Unfallhergang nicht aufklärbar

In einer Rechtskurve kam es zu einer Kollision zwischen zwei Motorrädern. Der Eigentümer einer BMW-Maschine verlangte daraufhin gerichtlich Schadenersatz und Schmerzensgeld von seinem Gegner, der ein Motorrad der Marke Honda benutzt hatte. Der jedoch erwiderte, den Unfall nicht verschuldet zu haben. Vielmehr habe der BMW-Fahrer in der Rechtskurve die Kontrolle über seine Maschine verloren und sei auf die Gegenfahrbahn geraten. Er selbst habe nicht mehr ausweichen können.

Ein Gutachter konnte den Unfallhergang jedoch nicht mehr rekonstruieren. So sei es möglich, dass der BMW-Fahrer tatsächlich die Kontrolle verloren habe und deswegen auf die Gegenfahrbahn geraten sei. Dafür spreche unter anderem, dass sich seine Maschine nach dem Zusammenstoß offensichtlich auf der Gegenfahrbahn befunden habe. Allerdings sei es theoretisch auch möglich, dass der Honda-Fahrer sich auf der Gegenfahrbahn befunden und damit den BMW-Fahrer zu einer Vollbremsung gezwungen habe, aufgrund derer er auf die Gegenfahrbahn gerutscht sei.

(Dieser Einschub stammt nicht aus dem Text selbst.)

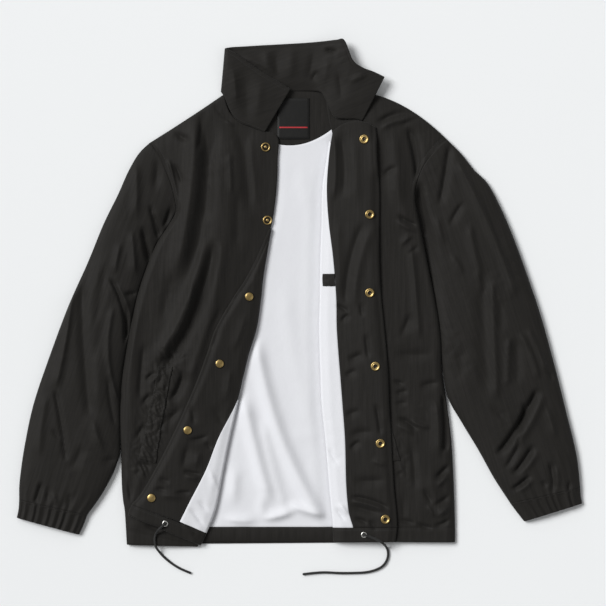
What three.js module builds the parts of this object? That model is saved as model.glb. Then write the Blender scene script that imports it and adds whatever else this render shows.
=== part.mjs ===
// A coach jacket laid open on a flat surface, in millimetres, +Z up.
// Every place is measured from the nape, the middle of the back neck seam: x to the wearer's left, y up the
// back towards the collar. The finished group is then set down with the middle of its footprint at the origin.
import * as THREE from "three";
import { mergeVertices } from "three/addons/utils/BufferGeometryUtils.js";

// Driving sizes
const SHELL_WALL = 1.2; // one layer of nylon with its lining pressed to it
const LINING_WALL = 1.0;
const TURNED_WALL = 2.0; // the facing with the front edge folded under it
const COLLAR_WALL = 1.8;
const TRIM_WALL = 0.8; // label, and the narrow welts that lie under or on other cloth
const SEAM_GAP = 0.3;
const ARMHOLE_GAP = 0.45;
const TURN_CLEARANCE = 2.2; // between a front and what is turned back onto it
const REST_HEIGHT = SHELL_WALL + SEAM_GAP; // underside of what lies on the back panel
const OPENING_HEIGHT = 6.5; // top of a front where it ends at the opening
const SIDE_SEAM_HEIGHT = 2.9;
const SIDE_ROUND = 15; // how far in the cloth rounds over at a side seam
const ARMHOLE_ROUND = 34;
const SHOULDER_ROUND = 22;
const ARMHOLE_LOFT = 12;
const SLEEVE_FOLD_HEIGHT = 3.2; // height of the folded edge of a flattened sleeve
const FOOTPRINT_MIDDLE = { x: -0.8, y: -323.2 };

const BLACK_NYLON = { color: 0x242322, roughness: 0.55, metalness: 0 };
const WHITE_LINING = { color: 0xe4e6ea, roughness: 0.85, metalness: 0 };
const LABEL_SATIN = { color: 0x15171a, roughness: 0.45, metalness: 0 };
const OLD_BRASS = { color: 0x9a8352, roughness: 0.38, metalness: 1 };
const NICKEL = { color: 0xd4d4d0, roughness: 0.3, metalness: 1 };
const BLACK_CORD = { color: 0x1b1b1a, roughness: 0.8, metalness: 0 };

// A table's rows as objects, from its column names and its numbers
function table(columns, rows) {
  const names = columns.split(" ");
  return rows.map((row) => Object.fromEntries(names.map((name, n) => [name, row[n]])));
}

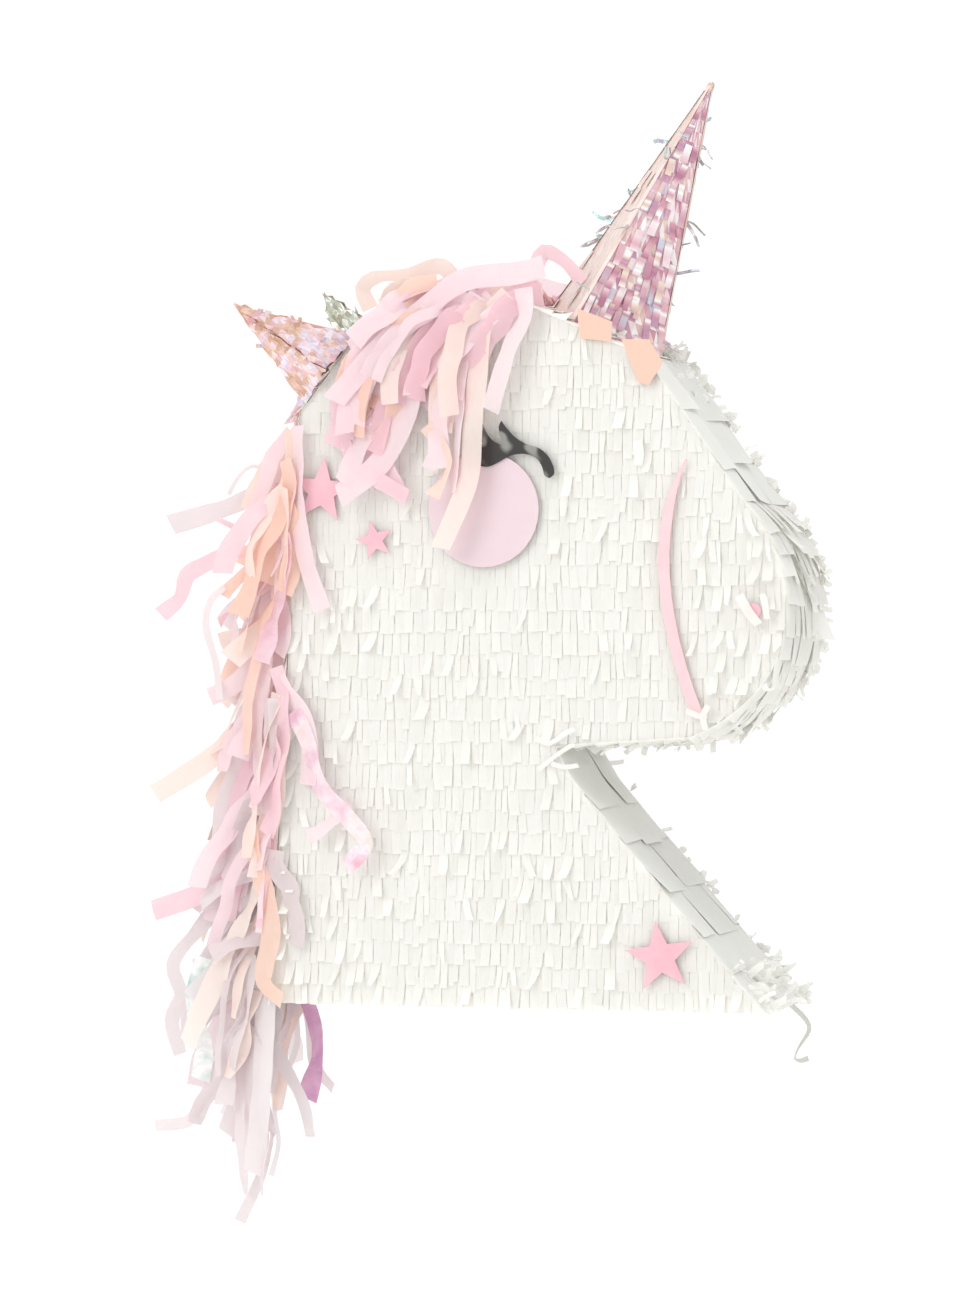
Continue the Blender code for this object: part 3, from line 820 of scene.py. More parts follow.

Diese Ansicht vertrat nun auch der BMW-Fahrer, der sich vor dem Gutachten laut eigener Angaben eigentlich nicht mehr an das Unfallgeschehen erinnern konnte.

Überwiegende Haftung des BMW-Fahrers

Das Oberlandesgericht (OLG) Hamm entschied, dass der Honda-Fahrer nur zu 25 Prozent mithaften muss.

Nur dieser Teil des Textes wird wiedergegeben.